Lines of data:

START

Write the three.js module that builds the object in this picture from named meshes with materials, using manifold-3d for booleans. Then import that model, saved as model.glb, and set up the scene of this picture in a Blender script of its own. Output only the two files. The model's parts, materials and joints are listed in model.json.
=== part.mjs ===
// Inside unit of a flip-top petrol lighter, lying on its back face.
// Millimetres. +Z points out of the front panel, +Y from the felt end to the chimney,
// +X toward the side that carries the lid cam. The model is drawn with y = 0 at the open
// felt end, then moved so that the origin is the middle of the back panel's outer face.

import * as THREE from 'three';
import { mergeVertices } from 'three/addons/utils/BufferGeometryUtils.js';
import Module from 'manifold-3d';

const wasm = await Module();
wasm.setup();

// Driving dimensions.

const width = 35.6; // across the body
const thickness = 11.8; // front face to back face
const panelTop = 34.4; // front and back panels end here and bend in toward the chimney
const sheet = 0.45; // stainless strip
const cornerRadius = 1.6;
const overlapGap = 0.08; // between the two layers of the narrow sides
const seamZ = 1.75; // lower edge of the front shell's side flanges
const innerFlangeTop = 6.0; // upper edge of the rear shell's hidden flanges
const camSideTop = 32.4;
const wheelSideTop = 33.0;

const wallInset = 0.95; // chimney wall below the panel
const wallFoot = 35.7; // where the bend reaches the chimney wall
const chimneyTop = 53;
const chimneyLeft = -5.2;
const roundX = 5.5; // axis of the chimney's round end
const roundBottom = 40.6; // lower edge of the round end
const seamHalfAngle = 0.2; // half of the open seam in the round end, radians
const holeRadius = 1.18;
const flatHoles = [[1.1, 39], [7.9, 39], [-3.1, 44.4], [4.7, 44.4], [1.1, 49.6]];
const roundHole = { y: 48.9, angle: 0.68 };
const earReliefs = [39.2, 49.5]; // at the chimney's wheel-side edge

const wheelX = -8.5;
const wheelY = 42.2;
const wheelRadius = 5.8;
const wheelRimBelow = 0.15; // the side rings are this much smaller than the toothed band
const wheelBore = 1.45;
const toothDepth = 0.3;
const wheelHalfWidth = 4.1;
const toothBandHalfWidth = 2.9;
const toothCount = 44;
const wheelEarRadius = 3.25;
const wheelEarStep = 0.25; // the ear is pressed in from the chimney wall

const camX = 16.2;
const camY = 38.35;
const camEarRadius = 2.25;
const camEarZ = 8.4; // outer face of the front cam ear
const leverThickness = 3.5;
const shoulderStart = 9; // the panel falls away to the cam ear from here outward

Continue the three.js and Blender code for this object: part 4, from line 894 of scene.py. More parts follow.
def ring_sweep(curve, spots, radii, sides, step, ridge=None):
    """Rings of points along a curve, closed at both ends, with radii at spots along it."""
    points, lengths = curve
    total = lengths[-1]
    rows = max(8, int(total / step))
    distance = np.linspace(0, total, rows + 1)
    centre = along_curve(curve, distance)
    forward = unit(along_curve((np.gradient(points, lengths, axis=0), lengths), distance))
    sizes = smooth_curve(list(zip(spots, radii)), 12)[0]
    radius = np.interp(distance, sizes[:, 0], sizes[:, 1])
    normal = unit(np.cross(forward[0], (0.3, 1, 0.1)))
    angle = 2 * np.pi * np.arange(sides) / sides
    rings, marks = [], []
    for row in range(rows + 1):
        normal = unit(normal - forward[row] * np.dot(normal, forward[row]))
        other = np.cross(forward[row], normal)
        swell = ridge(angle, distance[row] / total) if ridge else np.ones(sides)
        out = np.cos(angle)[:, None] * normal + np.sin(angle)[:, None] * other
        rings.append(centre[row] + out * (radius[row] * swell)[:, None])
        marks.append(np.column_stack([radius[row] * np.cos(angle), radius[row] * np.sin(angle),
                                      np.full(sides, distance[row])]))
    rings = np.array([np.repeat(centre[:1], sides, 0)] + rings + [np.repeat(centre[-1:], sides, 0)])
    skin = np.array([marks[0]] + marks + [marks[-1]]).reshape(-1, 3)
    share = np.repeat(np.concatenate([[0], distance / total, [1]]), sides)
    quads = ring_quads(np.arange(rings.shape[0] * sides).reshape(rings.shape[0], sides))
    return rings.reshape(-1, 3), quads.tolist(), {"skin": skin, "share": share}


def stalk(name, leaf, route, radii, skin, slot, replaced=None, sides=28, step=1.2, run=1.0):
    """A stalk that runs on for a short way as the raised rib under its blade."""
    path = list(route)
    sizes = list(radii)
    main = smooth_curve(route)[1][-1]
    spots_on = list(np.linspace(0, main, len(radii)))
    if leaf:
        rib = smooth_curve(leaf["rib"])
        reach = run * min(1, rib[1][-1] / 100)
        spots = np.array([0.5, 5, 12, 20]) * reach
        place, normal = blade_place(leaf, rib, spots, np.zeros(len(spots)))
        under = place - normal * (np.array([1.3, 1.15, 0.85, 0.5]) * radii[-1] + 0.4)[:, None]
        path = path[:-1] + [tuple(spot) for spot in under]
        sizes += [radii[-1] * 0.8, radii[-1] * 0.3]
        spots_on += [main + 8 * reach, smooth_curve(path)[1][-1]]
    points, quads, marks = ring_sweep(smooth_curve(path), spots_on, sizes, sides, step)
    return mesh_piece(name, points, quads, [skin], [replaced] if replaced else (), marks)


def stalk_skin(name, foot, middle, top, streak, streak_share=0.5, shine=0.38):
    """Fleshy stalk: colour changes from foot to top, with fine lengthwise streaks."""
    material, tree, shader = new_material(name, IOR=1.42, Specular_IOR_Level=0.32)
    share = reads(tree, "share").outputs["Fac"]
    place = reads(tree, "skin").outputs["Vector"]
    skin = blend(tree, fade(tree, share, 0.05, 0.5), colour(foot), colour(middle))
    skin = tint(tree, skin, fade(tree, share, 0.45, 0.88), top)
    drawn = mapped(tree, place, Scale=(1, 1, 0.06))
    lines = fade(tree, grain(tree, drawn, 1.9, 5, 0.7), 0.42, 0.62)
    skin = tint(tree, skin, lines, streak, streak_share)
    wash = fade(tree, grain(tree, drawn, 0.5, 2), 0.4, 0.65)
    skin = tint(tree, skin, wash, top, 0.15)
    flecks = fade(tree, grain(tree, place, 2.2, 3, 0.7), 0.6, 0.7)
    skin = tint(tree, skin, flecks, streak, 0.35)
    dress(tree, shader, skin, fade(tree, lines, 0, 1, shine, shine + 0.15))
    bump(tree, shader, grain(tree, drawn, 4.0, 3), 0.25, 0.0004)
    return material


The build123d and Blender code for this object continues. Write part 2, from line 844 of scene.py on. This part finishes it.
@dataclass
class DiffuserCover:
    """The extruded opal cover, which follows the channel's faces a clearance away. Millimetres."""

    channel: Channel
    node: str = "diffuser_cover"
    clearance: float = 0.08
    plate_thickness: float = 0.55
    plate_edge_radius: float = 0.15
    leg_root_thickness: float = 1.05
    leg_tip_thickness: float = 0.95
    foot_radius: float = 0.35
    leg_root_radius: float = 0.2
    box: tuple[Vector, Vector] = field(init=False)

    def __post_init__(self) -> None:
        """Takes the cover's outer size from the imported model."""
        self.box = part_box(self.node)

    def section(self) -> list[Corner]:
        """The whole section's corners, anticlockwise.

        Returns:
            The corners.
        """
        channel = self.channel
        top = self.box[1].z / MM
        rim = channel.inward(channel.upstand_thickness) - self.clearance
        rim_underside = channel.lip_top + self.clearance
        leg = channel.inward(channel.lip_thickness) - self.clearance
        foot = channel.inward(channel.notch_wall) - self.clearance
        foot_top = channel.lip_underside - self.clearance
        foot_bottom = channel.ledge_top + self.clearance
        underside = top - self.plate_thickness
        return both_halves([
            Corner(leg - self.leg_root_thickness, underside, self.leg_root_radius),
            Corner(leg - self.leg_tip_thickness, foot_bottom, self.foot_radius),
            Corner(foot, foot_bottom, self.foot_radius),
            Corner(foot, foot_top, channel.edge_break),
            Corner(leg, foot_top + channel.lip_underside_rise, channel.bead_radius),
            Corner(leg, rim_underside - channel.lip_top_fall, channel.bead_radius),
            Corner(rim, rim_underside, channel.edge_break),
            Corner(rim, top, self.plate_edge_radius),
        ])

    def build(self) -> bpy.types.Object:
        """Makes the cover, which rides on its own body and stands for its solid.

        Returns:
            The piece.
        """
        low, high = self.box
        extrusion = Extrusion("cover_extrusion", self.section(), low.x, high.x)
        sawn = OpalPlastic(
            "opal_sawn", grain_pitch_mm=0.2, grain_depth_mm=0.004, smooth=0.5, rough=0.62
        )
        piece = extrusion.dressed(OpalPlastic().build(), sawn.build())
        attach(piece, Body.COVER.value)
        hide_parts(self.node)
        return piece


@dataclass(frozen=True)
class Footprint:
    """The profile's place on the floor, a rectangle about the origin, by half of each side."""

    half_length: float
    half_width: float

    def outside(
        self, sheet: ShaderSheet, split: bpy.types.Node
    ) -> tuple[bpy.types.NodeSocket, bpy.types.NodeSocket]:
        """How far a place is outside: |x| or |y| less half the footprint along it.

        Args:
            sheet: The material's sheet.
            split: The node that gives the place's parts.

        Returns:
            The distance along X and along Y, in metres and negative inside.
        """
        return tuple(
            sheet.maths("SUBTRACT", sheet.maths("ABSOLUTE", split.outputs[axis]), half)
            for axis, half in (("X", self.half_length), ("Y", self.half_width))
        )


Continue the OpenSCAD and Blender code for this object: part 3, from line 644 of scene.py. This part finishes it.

END

* [WORK TO COMPLETE]: Output nothing except the lines from the line with "attach(piece, Body.COVER.value)" through the line with "footprint along it.", copied exactly, end lines included.

* [TASK RESULT]:
        attach(piece, Body.COVER.value)
        hide_parts(self.node)
        return piece


@dataclass(frozen=True)
class Footprint:
    """The profile's place on the floor, a rectangle about the origin, by half of each side."""

    half_length: float
    half_width: float

    def outside(
        self, sheet: ShaderSheet, split: bpy.types.Node
    ) -> tuple[bpy.types.NodeSocket, bpy.types.NodeSocket]:
        """How far a place is outside: |x| or |y| less half the footprint along it.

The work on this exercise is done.